In the entries that follow, the first line to write out is the one containing "Reconstruct the object", and the last is the one containing "hook on a wall.". Reproduce that stretch exactly, with nothing before or after it.

= = = = =

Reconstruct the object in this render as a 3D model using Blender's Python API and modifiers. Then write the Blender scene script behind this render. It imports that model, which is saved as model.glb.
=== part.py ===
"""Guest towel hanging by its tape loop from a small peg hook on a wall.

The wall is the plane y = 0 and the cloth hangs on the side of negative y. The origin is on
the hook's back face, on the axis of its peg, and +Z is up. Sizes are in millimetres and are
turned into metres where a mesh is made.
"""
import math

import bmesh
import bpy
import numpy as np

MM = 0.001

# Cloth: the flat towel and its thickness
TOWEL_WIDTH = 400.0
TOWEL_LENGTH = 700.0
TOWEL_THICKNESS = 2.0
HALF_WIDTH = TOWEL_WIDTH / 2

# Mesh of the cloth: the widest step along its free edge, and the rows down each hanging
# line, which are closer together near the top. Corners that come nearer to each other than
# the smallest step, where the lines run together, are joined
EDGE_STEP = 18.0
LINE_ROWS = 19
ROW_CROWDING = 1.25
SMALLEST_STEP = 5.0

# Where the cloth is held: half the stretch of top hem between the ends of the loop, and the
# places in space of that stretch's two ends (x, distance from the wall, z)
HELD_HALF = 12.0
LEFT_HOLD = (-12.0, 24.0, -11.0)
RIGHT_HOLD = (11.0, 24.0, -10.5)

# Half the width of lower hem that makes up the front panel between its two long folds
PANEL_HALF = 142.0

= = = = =

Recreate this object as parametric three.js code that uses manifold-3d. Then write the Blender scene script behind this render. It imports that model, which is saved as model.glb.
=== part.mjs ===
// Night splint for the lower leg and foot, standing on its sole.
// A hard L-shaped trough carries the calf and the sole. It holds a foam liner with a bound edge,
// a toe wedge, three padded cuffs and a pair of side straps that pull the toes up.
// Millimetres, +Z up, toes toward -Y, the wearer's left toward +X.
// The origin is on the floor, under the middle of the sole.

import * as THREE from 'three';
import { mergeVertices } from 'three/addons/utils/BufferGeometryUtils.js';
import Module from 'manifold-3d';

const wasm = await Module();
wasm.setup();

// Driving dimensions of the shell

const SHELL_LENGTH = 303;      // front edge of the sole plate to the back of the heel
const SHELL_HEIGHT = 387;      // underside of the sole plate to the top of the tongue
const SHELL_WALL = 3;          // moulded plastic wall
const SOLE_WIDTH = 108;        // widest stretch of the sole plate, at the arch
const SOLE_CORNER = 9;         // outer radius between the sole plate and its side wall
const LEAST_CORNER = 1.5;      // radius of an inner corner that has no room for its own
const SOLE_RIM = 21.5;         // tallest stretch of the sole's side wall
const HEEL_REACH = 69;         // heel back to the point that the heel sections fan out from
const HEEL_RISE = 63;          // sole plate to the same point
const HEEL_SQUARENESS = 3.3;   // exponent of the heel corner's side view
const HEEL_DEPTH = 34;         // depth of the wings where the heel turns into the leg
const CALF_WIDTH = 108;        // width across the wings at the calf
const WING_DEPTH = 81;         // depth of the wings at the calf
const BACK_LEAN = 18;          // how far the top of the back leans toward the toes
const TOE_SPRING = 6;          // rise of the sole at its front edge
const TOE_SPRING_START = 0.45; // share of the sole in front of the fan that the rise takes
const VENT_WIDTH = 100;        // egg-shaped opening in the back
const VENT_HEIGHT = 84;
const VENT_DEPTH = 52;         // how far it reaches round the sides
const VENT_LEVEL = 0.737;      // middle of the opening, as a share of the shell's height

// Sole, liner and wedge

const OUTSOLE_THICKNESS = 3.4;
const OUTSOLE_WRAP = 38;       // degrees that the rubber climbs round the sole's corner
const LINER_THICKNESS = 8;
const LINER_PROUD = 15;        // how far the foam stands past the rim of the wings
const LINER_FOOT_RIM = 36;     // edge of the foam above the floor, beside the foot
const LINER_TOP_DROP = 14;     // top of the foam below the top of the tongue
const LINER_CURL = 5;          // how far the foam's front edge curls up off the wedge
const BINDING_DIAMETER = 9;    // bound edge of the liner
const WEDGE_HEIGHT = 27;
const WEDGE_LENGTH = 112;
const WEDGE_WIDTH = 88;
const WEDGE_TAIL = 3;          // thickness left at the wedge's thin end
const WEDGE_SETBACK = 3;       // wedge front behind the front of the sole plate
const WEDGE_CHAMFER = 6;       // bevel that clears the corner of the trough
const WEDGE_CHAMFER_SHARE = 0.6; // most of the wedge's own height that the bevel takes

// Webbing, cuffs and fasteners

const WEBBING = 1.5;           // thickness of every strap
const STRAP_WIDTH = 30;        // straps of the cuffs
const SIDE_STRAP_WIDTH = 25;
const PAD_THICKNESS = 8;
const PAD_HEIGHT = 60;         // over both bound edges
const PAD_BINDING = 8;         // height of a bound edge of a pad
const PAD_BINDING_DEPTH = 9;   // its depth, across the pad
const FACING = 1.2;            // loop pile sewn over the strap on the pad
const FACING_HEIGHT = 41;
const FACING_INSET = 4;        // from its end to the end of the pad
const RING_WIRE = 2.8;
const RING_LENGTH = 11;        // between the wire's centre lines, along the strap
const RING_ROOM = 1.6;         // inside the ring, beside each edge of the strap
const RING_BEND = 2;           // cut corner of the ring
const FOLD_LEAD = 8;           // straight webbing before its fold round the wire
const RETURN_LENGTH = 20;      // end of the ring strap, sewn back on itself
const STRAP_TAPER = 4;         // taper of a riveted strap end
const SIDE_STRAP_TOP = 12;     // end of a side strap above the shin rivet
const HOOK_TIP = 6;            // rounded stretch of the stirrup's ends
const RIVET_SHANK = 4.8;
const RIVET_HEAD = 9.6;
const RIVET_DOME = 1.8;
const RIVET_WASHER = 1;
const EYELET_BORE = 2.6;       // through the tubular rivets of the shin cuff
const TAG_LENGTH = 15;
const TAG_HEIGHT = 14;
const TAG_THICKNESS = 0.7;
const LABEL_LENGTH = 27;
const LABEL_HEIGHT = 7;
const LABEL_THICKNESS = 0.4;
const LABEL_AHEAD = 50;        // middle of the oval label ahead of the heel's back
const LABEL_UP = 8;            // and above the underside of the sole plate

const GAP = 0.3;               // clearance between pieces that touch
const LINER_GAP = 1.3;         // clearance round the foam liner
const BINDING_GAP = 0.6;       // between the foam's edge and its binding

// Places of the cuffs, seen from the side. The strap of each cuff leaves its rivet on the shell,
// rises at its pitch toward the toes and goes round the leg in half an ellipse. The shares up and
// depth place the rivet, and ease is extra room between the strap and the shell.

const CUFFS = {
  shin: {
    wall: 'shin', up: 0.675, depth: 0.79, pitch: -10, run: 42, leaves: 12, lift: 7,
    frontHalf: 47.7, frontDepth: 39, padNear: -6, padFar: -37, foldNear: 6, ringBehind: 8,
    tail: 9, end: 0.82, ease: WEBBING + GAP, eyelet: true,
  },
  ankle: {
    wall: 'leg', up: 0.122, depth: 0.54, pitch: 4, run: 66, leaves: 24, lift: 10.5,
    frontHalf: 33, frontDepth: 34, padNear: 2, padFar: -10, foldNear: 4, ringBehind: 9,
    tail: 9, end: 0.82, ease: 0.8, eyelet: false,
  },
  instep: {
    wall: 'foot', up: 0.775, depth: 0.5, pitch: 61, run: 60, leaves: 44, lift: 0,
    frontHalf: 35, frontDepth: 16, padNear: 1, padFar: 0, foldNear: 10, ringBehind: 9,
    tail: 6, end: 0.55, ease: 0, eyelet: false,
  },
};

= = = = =

▸ Response to the exercise
Reconstruct the object in this render as a 3D model using Blender's Python API and modifiers. Then write the Blender scene script behind this render. It imports that model, which is saved as model.glb.
=== part.py ===
"""Guest towel hanging by its tape loop from a small peg hook on a wall.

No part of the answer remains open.